When I first reached out to the working parent community to find guests for the launch of the podcast last year, I found the majority of interest came from working mums, keen to share their stories of bringing up a family while trying to keep their careers on track. I’ve always found that women are more comfortable sharing their experiences, which is why the majority of my coaching clients are women. So this didn’t come as a surprise to me and I didn’t really question why more working dads weren’t coming forward.
Then, through the power of LinkedIn, and the impact of lockdown, I started connecting with more and more working dads, most of whom were more than happy to share their stories and the inner workings of their family set up (one of them being the editor of this very website, James Millar). So I found myself in the fortunate position of having a fully booked schedule, and a plethora of inspirational, insightful conversations to look forward to. A schedule which was now very much skewed towards working dads.
And then it struck me. The dads now coming forward all had a very specific mission in common and that was campaigning for gender equality, standing up for the rights of fathers and urging employers to step up and support parents in the workplace. What’s more, they had all either made a financial and practical decision to be the primary carers for their children, or were solo dads.
These conversations were incredibly eye-opening for me. I realised that their campaign to make life better for working dads went hand in hand with making life better for working mums and families overall. After all, if dads are afforded more flexibility (not just lip service) and are able to choose a different path without fear of judgement or reprisal, then surely the family dynamic as a whole can only benefit?
But these fathers are still in the minority, as far as my experience goes. Why are men still afraid of speaking up? Is there still an inherent fear of appearing vulnerable or weak, of feeling like they can’t be the bedrock of the family if they choose a different path?
How can we encourage men, and women, to champion our parental rights by coming forward and sharing our stories?
As parents, we are well versed in the art of storytelling. Not just those written by others, but also in the world we create for our children. Stories connect us to others, by exposing our authentic selves. And when we tell our story, it can be surprisingly cathartic. As our story unfolds, whether written down or spoken, we inevitably have moments of clarity about ourselves and our situation that perhaps would have been buried otherwise. We realise that we’re in the same boat as many others and so feel less isolated and less afraid to ask for help. You’ll always find that people are glad you shared, are genuinely interested in what you have to say and want to support you or offer advice.

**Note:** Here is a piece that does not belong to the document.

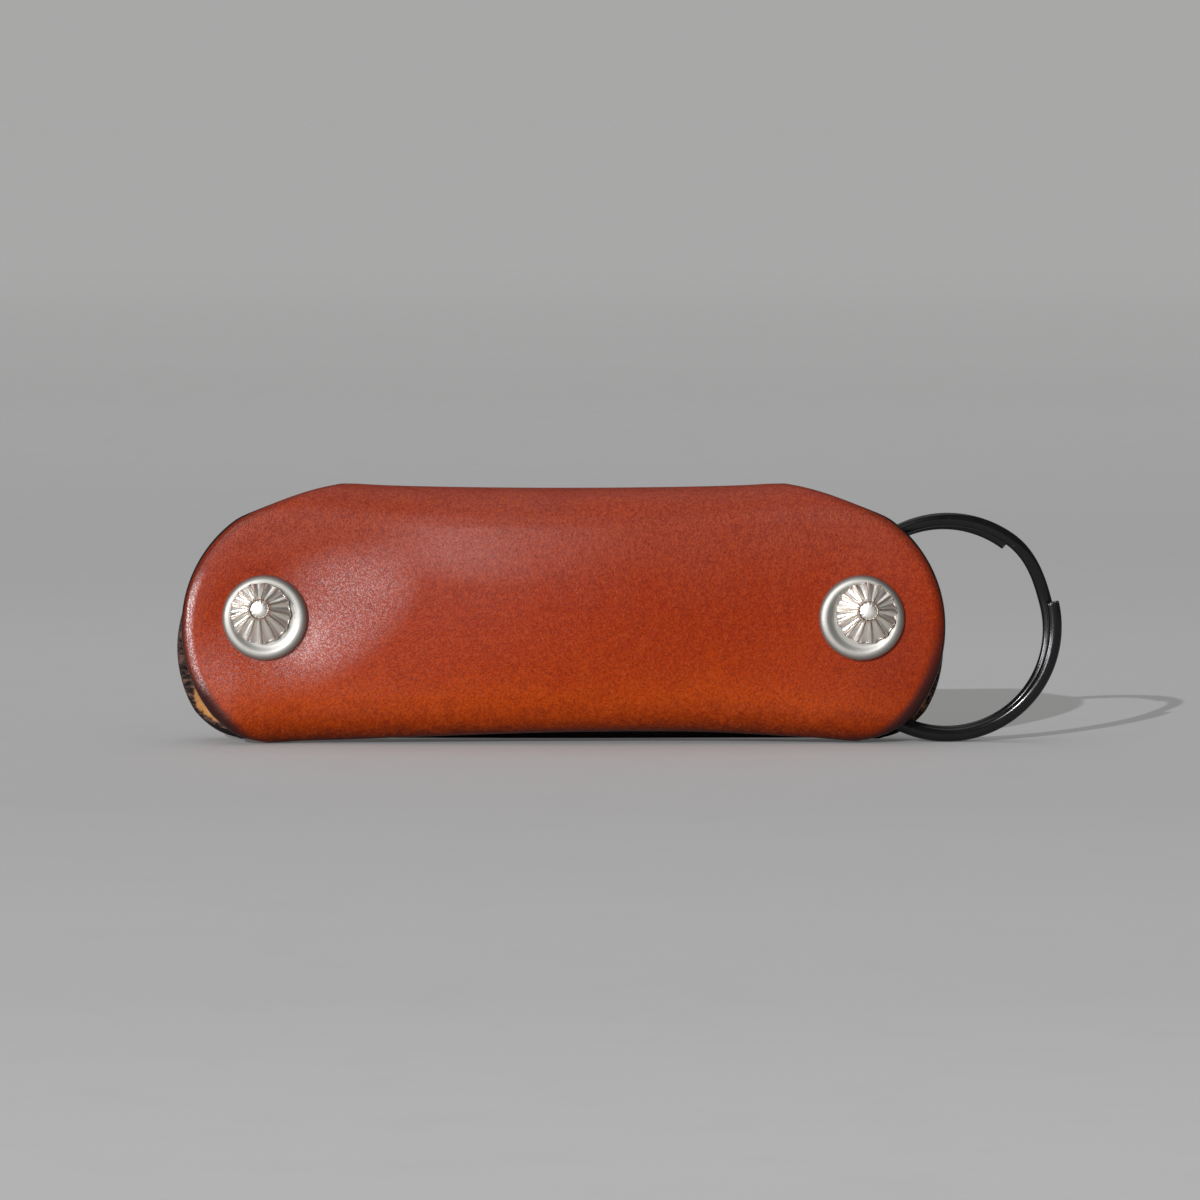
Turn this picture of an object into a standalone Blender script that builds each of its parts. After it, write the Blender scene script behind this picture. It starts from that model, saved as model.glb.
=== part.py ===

And when that story brings us together with others who share the same goals, the same passions, the same causes, that’s when the magic happens. That’s when the power of many voices can really make a difference. That’s when the changes that we all want to see start to gain momentum – true flexible working, equality at home and in the workplace and respect for the choices that we make as working parents.
So I’ll end with a rallying call to all working parents; don’t accept the status quo if you believe your life would be better if things were different. Because things can be different if we all have the courage to speak up.